Generalization of Analytic Algebraic Finite Representation Theory to Exterior Differential Equations Unified Rank Correspondence Law and Geometric Classification of Exterior Differential Systems

Based on the theory of analytic algebraic finite representations, this paper systematically constructs an analytic algebraic classification system for exterior differential equations (exterior differential systems), fully generalizing the period number theorem, the double spectrum theorem, and the unified rank correspondence law established in the case of algebraic equations to the field of exterior differential systems.
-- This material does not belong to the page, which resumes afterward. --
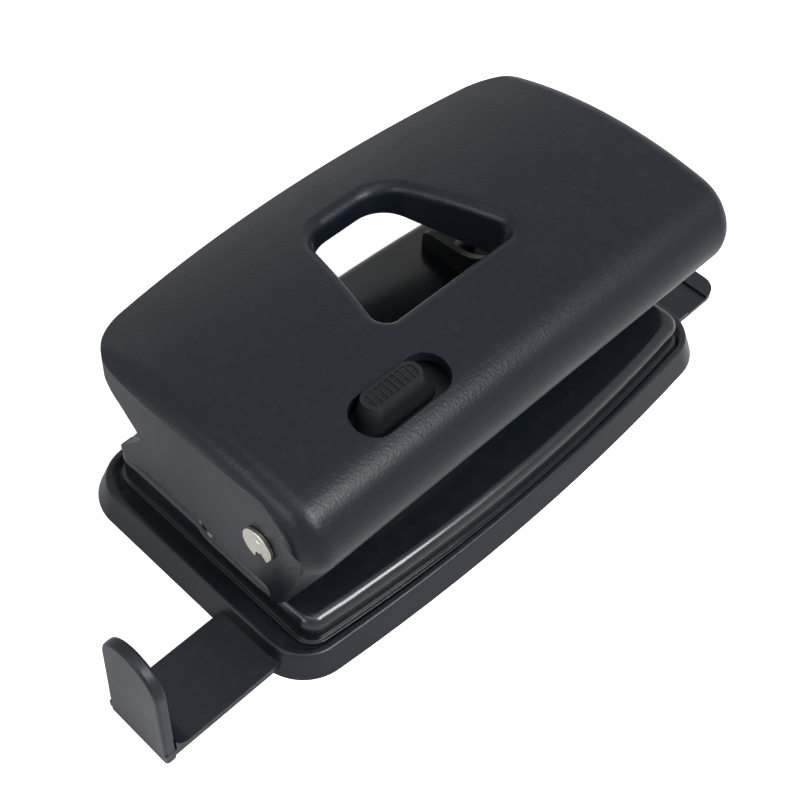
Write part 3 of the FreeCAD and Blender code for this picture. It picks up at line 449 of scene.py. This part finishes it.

The core contributions include: (1) Defining differential-algebraic definability of exterior differential systems in the representation framework (Ci, Oj ), and proving that all exterior differential systems induced by algebraic curves (such as elliptic function equations, periodic solutions of KdV equations, Euler–Lagrange equations, etc.) are definable in the framework (C0, O2); (2) Introducing a spectrum of characteristic invariants for exterior differential systems: monodromy rank (geometric rank), differential Galois group dimension (algebraic rank), isomonodromic moduli space dimension (moduli rank), rational solution rank (arithmetic rank), and order of vanishing of L-functions (analytic rank), and proving that they satisfy a unified rank correspondence law; (3) Generalizing the period number theorem to: the period lattice rank of solutions of integrable exterior differential systems on an algebraic curve of genus g is 2g, and equals the monodromy rank; (4) Establishing a double spectrum theorem for exterior differential systems, precisely correlating the problem complexity of the system (order, singularity structure, spectral manifold dimension) with the geometric complexity of the solution functions (period number, moduli rank); (5) Proving a form of the analytic algebraic spectral theorem for eigenvalue problems of exterior differential operators, elucidating the spectral symmetry of π-type and e-type transcendental functions; (6) Exploring applications of the theory in arithmetic exterior differential equations, integrable systems, and mathematical physics, and indicating deep connections with the BSD conjecture and the Langlands program. This paper provides a unified geometric and representation-theoretic framework for the classification and arithmetic theory of exterior differential systems.